A friend gave a talk to a women’s church circle yesterday

(see below date)
And I went to hear him;
His subject was his Quaker minister father
And being brought up in rural Iowa and Wisconsin

There were nine children born to this family
and my friend was the middle child
which gave him a perspective of up and down
from the ideal place, sandwiched by six other boys and two girls

When they would go riding in a wagon or a Model A
Sometimes people would stare and silently count
With their fingers, one, two, three, four………
And one of the brothers once leaned out and said,

“There’s NINE of us!”
The parents loved their children greatly;
Times were hard, and struggle to make ends meet
Was a fact of life for the well-knit family

Although the children thought it was just the way life was
Because making do was how everyone else
In their impoverished communities lived too
And their parents did not show much concern;

The father when someone broke a solemn tenet
Sent the child out to cut a switch
And he applied the discipline generously
Which seemed to break his heart

And after awhile it wore on him so hard
That he was doing all this switching
He said to them,
“You ALL go out and cut switches!”

When they came in, puzzled and worried,
The father said, “Now I want you all to
Switch ME! I must be doing something wrong.”
The children complied, though astounded at this turn;

It was uniquely educational for most of them
To apply the lash to their beloved father
Which may have been behind
The creative idea;

Time went along and he still was unable to
Bring about right behaviour from his tribe;
Naughtiness prevailed, it seemed to him,
Too much, so he called the children to formation;

Forlorn, the tender father, caught
In a parenting vortex,
Looked up after holding his head in his hands
For a long silence, searched his nine children’s faces

And asked them, beseechingly,
“Something is wrong here, I can’t seem
To get you to be good! What are we to do?” Whereupon
One little boy said, “We could try whipping you again?”

All those children somehow got college educations
Though the father, who had the gift or oratory,
Only went through eighth grade before having to quit
School and work to support his ailing father’s family

He worked hard at several jobs beside what he got
As a small stipend from his ministry work
And he never complained or let the children
Know how close to the edge he was

My friend in his talk to the church ladies and me yesterday guessed
His father frequently asked the Lord how he was going to make it;
Anecdotal evidence pointed to that: One time the father,
Sometimes given to depression, trudged home through the field

Where he’d been farm-handing - he told his son
Much later in life - and he was anguishing how he was to
Be able to keep going, praying for strength, when all of a sudden,
Whoomp!

A rabbit fell from the sky at his feet.
The father looked at it incredulously; then gazed
Upward, and there, circling above him,
Was a hawk.

[David Dix 10-9-2002]

……………………………………………………….



Reply to anonymous commenter on Hunting the White Deer posting:


^.^


From SRN editor - who is in fact a simple man with a computer:

This comment begs a reply.


Your arguments are some of the traditional defenses for hunting.

Stopping hunting, by my reading, is for some (many) a gradual process of elevating one's awareness.
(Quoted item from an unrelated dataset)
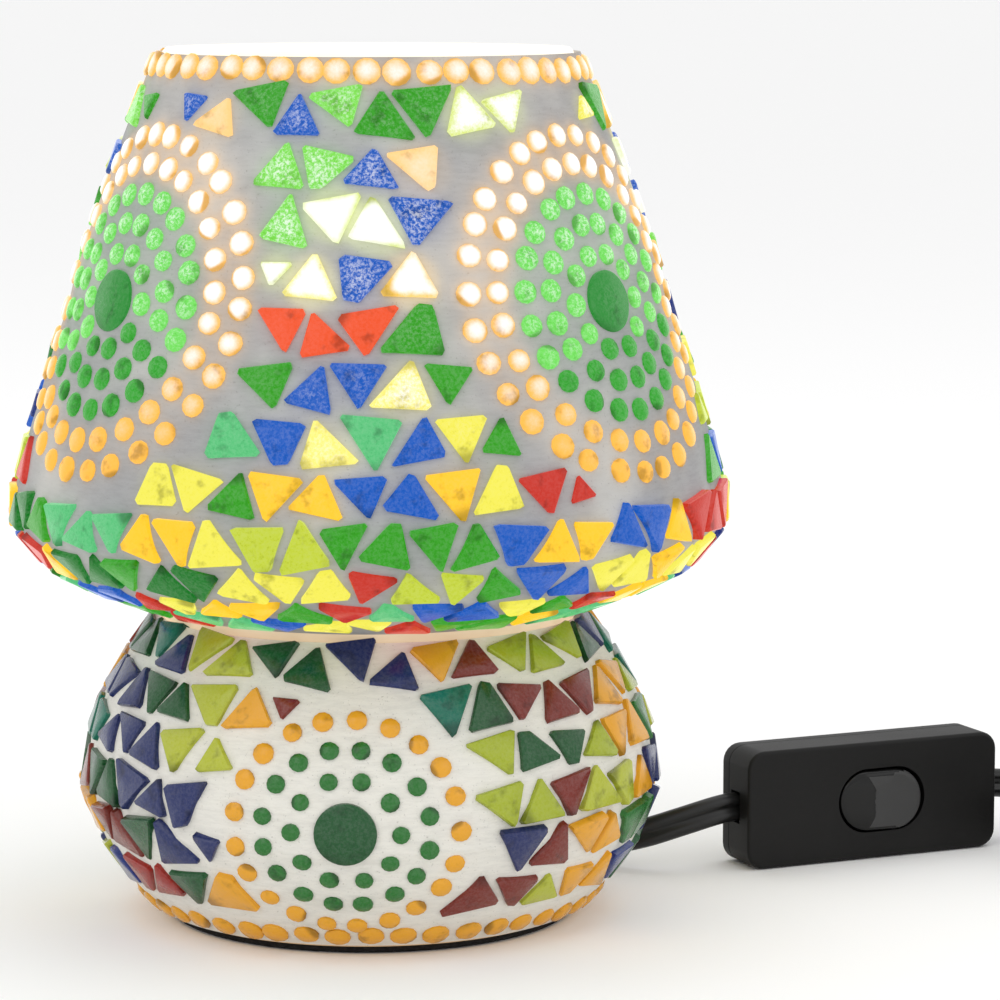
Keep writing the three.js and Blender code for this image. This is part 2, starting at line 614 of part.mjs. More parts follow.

Seasoned hunters laying down their guns or bows and arrows, hanging up their "kit" in favor of simple observation and appreciation of nature's (God's) creatures, those events are pleasant ones to learn of, and to learn from.
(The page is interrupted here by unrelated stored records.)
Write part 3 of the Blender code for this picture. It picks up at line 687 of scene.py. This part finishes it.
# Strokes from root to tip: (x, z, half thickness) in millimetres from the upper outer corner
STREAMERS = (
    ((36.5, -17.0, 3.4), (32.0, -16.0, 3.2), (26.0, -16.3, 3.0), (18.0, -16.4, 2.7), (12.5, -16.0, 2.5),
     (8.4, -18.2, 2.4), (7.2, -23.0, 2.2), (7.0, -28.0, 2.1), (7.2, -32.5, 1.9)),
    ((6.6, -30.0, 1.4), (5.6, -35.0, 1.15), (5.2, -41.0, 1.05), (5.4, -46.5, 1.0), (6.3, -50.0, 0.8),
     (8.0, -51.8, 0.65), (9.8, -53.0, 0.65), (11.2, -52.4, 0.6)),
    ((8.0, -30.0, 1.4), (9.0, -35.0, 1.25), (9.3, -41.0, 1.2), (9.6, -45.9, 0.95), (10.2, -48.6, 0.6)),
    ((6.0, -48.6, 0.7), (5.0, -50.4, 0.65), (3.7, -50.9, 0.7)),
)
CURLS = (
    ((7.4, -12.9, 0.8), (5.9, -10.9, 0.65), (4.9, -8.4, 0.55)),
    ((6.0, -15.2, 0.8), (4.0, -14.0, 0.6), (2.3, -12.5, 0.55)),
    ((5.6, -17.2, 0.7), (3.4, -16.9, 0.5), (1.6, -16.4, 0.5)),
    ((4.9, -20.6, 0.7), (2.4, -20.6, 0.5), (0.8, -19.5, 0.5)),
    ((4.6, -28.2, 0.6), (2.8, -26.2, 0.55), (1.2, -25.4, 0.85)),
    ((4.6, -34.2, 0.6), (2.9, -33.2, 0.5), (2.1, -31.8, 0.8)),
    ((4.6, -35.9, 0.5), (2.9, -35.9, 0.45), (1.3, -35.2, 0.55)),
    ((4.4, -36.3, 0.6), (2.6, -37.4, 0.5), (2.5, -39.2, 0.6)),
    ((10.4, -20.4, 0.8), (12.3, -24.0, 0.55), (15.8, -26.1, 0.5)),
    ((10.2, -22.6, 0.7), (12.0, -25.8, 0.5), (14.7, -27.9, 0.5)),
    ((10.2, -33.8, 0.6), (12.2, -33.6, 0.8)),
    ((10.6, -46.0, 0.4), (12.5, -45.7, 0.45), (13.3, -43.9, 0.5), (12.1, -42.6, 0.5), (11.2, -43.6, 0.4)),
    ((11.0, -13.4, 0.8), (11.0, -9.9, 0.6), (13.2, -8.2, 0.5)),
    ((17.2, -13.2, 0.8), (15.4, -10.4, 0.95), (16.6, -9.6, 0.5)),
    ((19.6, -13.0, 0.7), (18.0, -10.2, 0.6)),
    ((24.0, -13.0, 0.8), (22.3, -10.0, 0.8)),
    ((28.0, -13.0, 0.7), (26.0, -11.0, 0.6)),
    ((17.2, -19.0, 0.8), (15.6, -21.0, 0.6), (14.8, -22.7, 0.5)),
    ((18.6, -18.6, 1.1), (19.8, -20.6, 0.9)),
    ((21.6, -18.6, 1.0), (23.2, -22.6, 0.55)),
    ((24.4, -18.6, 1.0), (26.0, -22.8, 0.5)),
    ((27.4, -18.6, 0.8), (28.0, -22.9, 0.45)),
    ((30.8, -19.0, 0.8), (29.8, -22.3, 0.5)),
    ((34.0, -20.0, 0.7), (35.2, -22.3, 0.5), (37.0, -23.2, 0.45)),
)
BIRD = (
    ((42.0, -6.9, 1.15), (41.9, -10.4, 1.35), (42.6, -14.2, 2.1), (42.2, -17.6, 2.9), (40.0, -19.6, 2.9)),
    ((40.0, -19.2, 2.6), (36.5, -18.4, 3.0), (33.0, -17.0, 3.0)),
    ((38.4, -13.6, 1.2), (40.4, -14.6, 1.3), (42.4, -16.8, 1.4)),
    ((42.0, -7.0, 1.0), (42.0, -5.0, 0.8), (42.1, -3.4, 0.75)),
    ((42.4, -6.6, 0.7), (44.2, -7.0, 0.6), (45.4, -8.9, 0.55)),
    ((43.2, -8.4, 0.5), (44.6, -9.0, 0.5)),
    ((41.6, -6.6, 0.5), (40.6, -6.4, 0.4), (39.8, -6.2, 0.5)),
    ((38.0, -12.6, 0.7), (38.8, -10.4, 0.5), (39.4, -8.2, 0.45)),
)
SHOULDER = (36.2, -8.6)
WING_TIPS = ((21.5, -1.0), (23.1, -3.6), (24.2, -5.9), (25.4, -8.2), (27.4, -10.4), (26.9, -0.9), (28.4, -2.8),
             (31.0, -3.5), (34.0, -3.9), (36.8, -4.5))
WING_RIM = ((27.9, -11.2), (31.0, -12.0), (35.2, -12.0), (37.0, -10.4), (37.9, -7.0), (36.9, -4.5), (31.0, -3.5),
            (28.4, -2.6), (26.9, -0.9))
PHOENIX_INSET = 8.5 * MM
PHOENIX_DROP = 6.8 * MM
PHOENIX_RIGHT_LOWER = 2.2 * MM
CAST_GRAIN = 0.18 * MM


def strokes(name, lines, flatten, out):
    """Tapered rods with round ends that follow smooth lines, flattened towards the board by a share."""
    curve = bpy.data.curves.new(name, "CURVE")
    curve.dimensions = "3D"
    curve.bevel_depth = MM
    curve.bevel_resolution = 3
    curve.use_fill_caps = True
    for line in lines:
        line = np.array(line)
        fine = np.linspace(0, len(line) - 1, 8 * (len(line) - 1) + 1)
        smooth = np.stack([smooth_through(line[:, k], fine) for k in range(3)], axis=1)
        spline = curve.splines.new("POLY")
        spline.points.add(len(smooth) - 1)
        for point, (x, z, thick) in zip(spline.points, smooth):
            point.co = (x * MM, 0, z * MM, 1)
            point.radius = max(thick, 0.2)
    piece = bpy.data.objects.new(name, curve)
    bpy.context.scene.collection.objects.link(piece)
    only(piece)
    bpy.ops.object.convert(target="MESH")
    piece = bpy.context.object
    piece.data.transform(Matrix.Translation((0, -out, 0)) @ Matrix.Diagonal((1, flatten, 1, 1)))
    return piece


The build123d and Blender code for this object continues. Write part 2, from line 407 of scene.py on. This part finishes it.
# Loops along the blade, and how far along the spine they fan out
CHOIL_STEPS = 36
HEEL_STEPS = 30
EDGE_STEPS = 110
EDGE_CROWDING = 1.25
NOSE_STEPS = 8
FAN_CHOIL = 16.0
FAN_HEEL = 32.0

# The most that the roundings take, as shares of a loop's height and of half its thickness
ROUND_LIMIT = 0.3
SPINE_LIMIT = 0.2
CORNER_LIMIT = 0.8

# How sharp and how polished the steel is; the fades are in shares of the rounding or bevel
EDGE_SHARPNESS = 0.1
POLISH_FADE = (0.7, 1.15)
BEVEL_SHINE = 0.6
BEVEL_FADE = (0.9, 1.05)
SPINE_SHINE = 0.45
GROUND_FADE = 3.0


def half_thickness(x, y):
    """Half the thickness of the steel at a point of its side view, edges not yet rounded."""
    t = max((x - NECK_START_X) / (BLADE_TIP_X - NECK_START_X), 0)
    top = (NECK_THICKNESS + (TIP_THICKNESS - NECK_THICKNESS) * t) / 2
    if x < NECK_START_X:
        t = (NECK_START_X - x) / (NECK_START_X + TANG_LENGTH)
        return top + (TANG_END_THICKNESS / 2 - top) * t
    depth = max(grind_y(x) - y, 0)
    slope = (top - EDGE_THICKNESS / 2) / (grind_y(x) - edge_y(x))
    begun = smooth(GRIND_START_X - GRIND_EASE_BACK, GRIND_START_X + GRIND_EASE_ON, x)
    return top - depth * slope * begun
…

Witness this from our last night's reading, Henry David Thoreau's words in his 1864 book, - The Maine Woods.

Traveling by batteaux and birch canoe through wilderness timberland in then wilder Maine, the trees being only slightly diminished by rugged timbermen, and in the company of a moose hunter, he penned:
"There is a higher law affecting relation to pines as well as to men. A pine cut down, a dead pine, is no more a pine than a dead human carcass is a man. Can he who has discovered only some values of whalebone and whale oil be said to have discovered the true use of the whale?

Can he who slays the elephant for his ivory be said to have "seen the elephant"? These are petty and accidental uses; just as if a stronger race were to kill us in order to make buttons and flageolets or our bones; for everything may serve a lower as well as a higher purpose.

EVERY CREATURE IS BETTER ALIVE THAN DEAD, MEN AND MOOSE AND PINE TREES, AND HE WHO UNDERSTANDS IT ARIGHT WILL RATHER PRESERVE ITS LIFE THAN DESTROY IT."
...........................................

This appreciator of your words, sir or madam, is quick to allow that he imperfectly eats an occasional hamburger, wears leather shoes, and as recently as a week ago was at the Pick N Save counter securing a jar of Ma Baensch's herring.


Thanks for writing.


The killing of the white deer kindled an age-old argument.


Zep

1 comment:

Unpladis said...

"Seasoned hunters laying down their guns or bows and arrows, hanging up their "kit" in favor of simple observation and appreciation of nature's (God's) creatures" -

Opening morning I was in a ground stand. Around 6:45 am I had a buck fawn walk within 10 feet (TEN FEET!) of me without knowing I was there. The deer quietly passed by, and scented me only after getting downwind. I stayed as still as possible, so as not to upset the deer. He eventually did do a front hoof stomp, registering his displeasure with my presence, but peacefully ambled off after that. In a very real way, this was the greatest success of the season.

Yes, you are right - any game taken whether it be fish, small game, bird, deer - is a gift fom God and should be treated with the respect due any gift from God.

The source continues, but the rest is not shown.